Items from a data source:
□ □ □

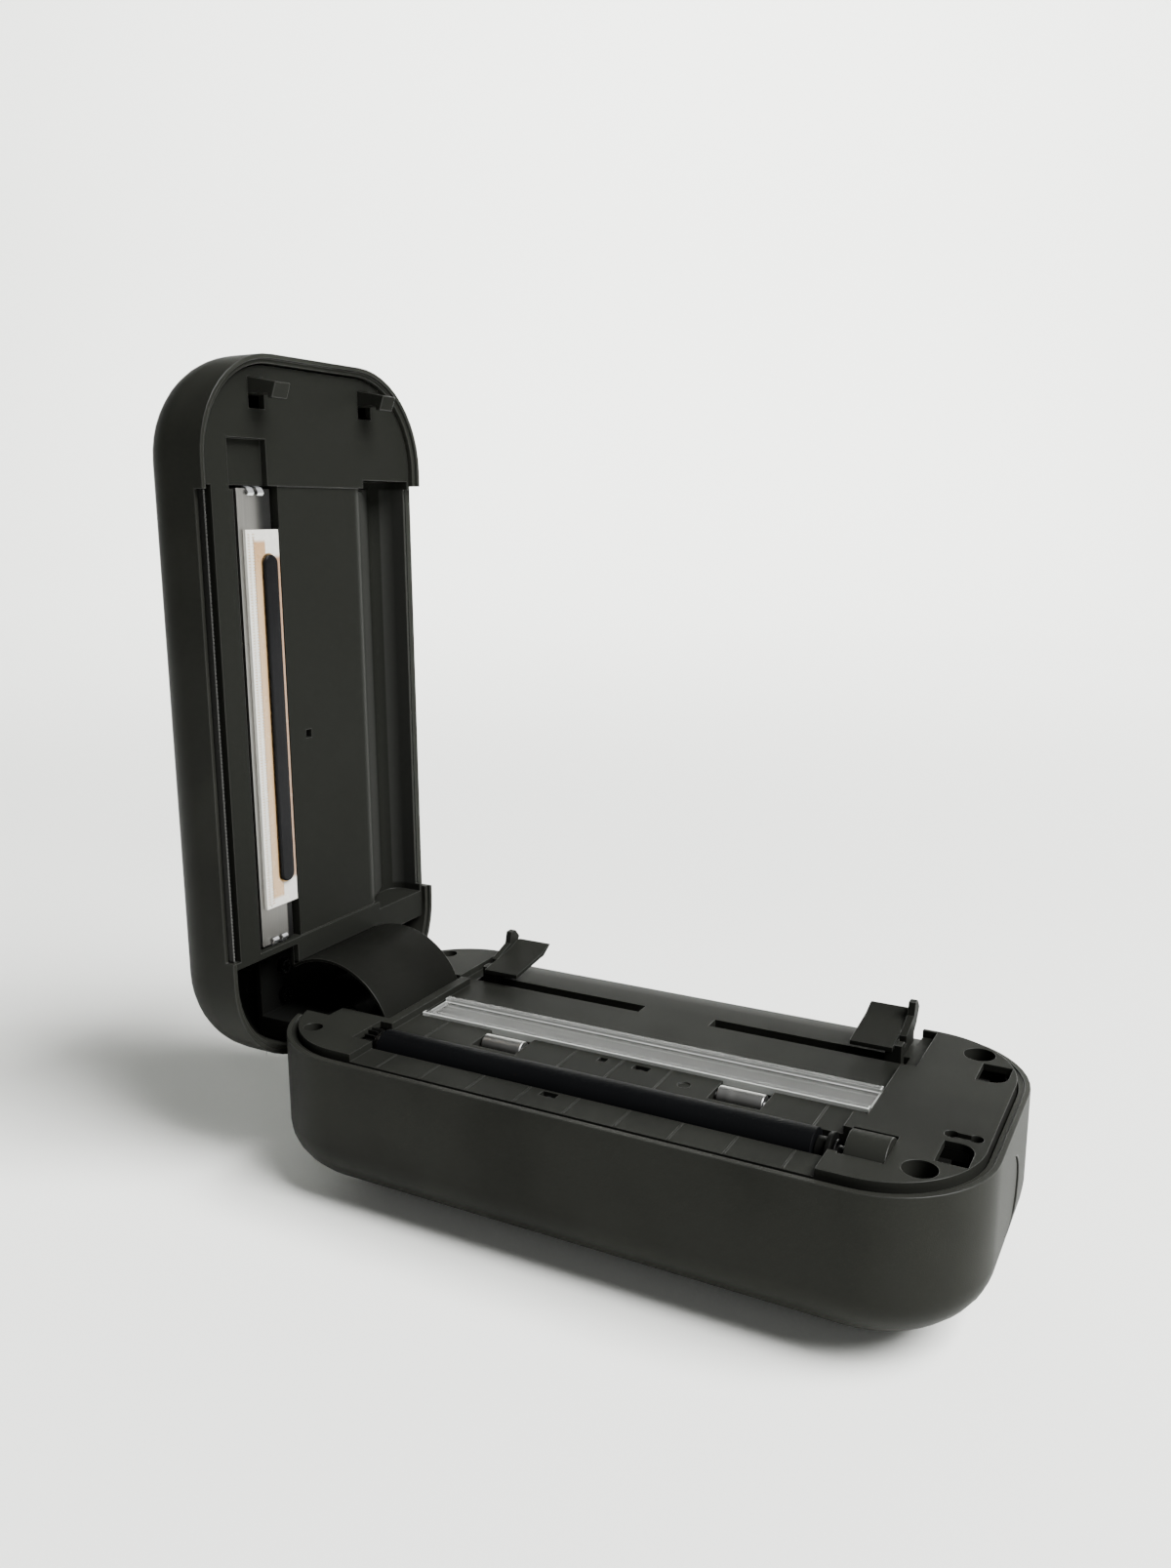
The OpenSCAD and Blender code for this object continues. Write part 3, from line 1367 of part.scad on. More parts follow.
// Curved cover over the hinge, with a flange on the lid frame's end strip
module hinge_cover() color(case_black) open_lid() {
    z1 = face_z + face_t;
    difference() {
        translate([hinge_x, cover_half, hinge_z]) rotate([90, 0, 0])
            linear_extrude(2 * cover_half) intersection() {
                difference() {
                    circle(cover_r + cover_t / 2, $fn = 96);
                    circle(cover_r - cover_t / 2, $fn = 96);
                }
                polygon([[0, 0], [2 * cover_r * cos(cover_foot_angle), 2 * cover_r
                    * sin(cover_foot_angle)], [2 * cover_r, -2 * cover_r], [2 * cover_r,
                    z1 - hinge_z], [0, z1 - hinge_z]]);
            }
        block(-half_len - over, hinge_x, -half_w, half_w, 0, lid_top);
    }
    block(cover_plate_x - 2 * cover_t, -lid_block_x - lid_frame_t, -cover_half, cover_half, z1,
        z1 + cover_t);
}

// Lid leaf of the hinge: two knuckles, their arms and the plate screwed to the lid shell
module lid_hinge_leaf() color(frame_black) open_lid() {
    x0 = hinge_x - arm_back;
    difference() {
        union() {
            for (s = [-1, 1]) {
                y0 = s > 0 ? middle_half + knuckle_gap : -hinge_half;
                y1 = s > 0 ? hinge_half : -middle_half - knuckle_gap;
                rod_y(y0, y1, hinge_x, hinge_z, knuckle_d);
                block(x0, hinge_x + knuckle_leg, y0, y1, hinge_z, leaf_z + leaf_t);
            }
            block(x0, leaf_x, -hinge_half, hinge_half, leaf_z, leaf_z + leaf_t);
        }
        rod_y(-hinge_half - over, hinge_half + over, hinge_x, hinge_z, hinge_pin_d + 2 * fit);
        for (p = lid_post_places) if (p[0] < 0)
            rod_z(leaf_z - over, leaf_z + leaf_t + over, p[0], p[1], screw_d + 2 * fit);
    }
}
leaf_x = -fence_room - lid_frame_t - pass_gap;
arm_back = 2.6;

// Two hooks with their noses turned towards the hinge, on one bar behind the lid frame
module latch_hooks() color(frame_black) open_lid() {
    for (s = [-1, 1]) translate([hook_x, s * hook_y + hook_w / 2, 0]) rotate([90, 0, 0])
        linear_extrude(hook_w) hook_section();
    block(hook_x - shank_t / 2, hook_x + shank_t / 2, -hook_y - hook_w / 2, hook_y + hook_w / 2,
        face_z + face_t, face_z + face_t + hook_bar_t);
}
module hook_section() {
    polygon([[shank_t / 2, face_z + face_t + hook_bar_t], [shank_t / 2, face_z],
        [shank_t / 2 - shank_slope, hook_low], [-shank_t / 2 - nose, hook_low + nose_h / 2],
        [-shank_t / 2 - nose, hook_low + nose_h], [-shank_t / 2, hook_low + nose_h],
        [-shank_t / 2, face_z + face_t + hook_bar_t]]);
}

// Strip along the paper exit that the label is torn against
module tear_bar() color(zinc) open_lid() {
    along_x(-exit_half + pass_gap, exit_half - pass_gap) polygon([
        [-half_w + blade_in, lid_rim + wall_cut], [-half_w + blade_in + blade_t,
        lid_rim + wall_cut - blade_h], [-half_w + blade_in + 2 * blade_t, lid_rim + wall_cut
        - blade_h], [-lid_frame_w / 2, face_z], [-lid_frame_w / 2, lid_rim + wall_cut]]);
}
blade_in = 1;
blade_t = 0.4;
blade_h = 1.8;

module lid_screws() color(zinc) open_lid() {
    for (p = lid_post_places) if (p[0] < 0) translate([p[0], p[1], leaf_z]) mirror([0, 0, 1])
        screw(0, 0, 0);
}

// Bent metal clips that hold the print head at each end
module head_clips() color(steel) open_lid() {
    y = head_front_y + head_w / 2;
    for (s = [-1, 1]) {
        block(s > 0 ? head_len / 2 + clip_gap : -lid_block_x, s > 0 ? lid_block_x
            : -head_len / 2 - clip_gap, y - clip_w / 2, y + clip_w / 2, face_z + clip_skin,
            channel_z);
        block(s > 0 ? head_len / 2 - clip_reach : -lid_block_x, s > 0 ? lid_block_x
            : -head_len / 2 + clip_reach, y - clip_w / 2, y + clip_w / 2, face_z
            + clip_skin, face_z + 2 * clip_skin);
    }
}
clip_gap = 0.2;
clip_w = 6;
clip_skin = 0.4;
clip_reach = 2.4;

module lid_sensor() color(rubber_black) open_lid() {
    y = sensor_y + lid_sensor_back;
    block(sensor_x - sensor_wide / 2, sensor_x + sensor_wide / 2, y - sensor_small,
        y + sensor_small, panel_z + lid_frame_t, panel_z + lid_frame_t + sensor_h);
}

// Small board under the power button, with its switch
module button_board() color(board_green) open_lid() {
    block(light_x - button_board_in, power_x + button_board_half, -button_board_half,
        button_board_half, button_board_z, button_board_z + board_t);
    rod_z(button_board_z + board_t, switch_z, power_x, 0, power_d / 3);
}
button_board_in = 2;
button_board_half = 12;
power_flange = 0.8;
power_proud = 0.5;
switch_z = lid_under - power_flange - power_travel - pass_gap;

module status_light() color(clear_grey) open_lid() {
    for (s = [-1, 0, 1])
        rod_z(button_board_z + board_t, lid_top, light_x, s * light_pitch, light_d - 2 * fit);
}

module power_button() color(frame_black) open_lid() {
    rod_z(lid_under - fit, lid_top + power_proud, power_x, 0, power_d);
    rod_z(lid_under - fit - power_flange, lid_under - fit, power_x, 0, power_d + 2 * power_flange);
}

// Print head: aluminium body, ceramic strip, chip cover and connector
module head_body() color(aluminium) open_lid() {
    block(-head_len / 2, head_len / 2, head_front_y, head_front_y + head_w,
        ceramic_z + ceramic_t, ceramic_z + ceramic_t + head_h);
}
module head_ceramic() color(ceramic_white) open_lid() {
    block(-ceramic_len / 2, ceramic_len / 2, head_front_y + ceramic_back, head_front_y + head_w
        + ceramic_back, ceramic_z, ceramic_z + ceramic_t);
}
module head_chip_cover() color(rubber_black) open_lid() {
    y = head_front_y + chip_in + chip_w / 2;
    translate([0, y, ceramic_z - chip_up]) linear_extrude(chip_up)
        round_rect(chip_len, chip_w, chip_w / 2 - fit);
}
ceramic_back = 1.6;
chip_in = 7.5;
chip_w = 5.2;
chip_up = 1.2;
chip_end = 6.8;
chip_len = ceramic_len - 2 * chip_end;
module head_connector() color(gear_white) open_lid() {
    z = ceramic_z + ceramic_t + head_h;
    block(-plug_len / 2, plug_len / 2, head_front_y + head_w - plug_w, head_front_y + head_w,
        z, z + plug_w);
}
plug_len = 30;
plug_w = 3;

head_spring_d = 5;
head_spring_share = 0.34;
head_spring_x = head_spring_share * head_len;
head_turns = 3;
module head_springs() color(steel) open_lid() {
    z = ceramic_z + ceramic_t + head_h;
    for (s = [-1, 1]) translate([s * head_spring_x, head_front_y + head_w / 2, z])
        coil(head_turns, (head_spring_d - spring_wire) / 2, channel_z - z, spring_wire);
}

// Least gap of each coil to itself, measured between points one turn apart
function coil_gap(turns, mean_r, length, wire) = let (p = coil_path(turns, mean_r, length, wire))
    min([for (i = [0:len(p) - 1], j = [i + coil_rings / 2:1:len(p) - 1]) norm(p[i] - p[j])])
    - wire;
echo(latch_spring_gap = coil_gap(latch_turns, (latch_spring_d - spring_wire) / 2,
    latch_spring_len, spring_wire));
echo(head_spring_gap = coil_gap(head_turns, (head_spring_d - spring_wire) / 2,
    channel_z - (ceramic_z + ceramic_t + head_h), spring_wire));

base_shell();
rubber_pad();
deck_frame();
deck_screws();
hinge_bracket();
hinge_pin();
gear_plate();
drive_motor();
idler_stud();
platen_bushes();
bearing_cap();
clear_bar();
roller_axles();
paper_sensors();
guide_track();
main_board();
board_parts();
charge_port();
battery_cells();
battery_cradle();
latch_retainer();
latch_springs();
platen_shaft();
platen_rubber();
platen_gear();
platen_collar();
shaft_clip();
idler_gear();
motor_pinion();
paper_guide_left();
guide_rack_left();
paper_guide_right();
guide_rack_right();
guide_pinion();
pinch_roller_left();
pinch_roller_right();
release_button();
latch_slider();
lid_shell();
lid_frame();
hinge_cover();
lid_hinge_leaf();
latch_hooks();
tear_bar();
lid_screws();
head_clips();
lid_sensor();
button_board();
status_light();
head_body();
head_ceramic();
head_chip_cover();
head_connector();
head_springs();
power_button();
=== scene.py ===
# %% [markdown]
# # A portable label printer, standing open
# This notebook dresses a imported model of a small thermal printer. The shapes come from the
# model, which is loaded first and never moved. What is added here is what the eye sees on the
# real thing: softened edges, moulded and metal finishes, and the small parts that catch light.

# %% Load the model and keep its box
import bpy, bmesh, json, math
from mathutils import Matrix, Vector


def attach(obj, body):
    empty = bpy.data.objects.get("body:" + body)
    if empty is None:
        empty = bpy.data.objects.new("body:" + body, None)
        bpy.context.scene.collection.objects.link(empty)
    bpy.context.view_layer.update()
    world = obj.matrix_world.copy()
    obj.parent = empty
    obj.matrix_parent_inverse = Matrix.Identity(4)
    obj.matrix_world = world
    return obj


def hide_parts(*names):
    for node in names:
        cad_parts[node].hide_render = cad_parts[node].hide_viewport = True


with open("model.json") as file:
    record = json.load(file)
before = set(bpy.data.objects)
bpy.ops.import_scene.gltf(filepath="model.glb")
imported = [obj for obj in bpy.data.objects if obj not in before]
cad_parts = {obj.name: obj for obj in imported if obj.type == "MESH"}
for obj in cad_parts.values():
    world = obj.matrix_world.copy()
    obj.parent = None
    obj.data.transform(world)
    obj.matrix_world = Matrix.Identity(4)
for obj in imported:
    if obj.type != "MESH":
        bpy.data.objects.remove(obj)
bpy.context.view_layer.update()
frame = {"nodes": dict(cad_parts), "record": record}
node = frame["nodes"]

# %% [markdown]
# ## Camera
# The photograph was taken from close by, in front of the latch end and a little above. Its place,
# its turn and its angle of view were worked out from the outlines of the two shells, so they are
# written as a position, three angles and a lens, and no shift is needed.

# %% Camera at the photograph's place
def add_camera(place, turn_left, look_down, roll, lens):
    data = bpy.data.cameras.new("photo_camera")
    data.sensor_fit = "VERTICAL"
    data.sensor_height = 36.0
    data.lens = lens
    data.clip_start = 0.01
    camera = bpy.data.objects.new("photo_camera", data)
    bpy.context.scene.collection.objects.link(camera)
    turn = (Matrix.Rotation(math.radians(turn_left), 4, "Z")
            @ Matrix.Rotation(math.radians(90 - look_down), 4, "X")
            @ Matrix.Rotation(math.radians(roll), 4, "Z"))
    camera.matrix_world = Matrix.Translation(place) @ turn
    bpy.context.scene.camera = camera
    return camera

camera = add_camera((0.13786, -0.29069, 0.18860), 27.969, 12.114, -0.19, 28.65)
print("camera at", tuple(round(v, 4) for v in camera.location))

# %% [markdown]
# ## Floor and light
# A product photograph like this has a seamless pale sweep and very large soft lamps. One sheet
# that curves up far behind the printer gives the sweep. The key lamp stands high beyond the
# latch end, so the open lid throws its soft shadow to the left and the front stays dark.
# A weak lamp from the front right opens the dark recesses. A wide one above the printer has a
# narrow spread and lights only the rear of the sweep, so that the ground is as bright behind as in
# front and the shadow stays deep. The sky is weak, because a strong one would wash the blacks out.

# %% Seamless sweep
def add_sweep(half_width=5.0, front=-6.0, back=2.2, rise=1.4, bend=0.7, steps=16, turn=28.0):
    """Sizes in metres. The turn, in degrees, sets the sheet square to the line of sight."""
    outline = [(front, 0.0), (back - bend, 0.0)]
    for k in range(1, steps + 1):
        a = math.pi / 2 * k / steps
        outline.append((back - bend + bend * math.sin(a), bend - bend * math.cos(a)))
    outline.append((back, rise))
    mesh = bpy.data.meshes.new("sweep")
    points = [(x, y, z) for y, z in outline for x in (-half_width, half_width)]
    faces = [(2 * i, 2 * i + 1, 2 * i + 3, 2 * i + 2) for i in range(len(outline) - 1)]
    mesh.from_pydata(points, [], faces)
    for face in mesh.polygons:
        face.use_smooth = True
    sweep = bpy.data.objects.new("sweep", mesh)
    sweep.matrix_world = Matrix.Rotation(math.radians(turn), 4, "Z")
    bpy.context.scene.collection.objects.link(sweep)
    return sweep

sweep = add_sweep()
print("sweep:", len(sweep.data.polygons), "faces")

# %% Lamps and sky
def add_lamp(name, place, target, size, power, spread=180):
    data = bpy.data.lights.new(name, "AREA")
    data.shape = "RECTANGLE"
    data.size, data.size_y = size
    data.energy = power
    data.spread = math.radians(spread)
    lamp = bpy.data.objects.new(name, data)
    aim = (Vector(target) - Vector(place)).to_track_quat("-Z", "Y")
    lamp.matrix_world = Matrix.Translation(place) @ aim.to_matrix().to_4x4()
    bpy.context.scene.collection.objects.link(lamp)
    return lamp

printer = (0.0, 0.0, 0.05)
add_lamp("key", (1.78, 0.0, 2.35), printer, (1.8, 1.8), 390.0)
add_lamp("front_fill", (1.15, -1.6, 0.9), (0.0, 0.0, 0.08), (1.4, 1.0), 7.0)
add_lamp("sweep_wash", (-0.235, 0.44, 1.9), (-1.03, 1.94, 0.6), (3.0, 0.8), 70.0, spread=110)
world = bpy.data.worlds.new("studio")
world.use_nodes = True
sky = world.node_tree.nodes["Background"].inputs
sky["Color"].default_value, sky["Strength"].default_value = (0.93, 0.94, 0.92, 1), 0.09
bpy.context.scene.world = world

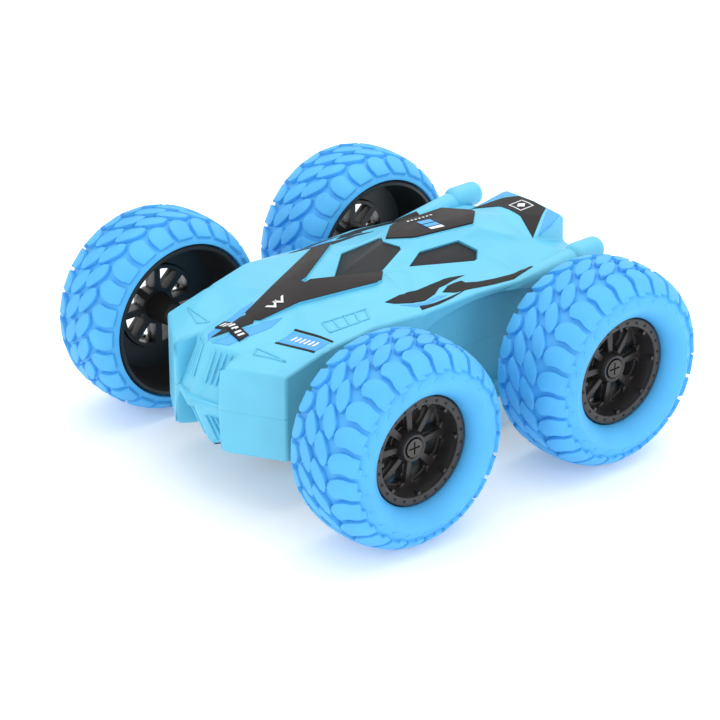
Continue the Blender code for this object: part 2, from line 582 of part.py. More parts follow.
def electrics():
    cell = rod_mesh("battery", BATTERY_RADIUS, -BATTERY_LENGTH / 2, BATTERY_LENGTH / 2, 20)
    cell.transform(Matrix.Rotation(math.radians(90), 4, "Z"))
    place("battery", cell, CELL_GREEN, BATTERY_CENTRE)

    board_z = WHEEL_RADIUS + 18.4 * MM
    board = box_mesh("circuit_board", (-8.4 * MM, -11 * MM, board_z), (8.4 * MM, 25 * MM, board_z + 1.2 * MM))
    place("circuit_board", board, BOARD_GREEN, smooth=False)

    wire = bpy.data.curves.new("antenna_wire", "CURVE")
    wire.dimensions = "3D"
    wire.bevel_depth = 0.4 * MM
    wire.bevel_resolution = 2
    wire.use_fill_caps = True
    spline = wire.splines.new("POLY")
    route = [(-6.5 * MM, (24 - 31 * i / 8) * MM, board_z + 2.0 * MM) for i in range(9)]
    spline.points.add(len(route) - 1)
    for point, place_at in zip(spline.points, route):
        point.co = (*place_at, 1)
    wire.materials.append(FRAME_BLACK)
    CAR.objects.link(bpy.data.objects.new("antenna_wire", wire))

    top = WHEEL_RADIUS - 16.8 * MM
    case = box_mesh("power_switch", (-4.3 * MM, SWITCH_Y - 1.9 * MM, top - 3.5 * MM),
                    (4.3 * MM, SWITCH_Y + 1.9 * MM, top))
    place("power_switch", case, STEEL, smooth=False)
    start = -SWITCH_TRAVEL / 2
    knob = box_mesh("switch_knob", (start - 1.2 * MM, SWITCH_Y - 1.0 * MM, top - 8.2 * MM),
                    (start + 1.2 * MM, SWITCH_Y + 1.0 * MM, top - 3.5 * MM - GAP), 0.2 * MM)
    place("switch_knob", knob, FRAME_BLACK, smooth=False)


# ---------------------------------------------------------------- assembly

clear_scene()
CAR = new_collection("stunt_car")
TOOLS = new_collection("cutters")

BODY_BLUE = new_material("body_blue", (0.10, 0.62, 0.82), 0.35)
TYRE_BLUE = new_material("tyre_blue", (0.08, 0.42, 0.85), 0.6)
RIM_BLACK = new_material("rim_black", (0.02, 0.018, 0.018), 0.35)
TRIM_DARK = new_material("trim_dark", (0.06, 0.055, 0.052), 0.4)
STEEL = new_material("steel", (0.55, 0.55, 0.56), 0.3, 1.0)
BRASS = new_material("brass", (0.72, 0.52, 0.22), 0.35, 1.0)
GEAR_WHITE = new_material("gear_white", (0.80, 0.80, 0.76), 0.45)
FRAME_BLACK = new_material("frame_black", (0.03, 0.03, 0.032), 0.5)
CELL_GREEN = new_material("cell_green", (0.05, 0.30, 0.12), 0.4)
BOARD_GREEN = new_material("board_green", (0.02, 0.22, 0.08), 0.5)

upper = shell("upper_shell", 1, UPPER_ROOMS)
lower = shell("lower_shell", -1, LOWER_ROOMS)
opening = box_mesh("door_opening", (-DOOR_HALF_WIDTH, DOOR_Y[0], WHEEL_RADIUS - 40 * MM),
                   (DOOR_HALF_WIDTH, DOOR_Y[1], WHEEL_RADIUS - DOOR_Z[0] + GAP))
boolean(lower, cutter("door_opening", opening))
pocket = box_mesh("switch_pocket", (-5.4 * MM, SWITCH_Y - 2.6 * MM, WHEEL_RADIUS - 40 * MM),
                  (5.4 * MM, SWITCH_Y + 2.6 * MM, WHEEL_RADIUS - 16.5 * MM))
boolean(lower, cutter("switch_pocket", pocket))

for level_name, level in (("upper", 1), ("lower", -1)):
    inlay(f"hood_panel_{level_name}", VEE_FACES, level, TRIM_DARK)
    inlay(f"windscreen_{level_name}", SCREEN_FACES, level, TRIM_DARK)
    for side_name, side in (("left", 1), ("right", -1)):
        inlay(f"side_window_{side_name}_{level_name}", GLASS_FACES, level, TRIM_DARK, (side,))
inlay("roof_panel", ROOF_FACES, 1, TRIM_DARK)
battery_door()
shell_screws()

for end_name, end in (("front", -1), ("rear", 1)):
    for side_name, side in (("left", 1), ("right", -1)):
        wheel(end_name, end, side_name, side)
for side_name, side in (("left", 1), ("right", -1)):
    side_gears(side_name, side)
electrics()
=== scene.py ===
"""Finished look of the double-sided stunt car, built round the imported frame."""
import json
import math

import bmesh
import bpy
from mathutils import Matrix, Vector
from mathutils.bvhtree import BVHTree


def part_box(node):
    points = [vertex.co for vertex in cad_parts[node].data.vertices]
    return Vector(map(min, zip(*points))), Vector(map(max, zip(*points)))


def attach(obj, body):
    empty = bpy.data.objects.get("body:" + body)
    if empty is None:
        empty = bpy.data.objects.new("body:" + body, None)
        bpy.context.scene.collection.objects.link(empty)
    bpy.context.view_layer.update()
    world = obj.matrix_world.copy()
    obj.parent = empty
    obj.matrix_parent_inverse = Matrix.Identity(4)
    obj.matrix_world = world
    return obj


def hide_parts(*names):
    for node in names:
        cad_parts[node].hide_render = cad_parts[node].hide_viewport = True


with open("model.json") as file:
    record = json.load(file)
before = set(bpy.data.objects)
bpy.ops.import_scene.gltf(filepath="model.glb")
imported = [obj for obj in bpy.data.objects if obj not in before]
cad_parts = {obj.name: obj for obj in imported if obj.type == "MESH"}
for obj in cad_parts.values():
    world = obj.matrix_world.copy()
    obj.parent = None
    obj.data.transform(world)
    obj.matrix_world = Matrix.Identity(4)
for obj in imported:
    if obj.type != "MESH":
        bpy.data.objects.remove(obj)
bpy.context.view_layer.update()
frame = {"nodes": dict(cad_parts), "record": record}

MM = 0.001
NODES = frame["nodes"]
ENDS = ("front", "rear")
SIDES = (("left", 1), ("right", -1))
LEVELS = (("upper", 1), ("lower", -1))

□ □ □

Stated problem
Wherever "link" shows up in a line, copy that line.

The reply
        bpy.context.scene.collection.objects.link(empty)
    bpy.context.scene.collection.objects.link(camera)
    bpy.context.scene.collection.objects.link(sweep)
    bpy.context.scene.collection.objects.link(lamp)
    CAR.objects.link(bpy.data.objects.new("antenna_wire", wire))
        bpy.context.scene.collection.objects.link(empty)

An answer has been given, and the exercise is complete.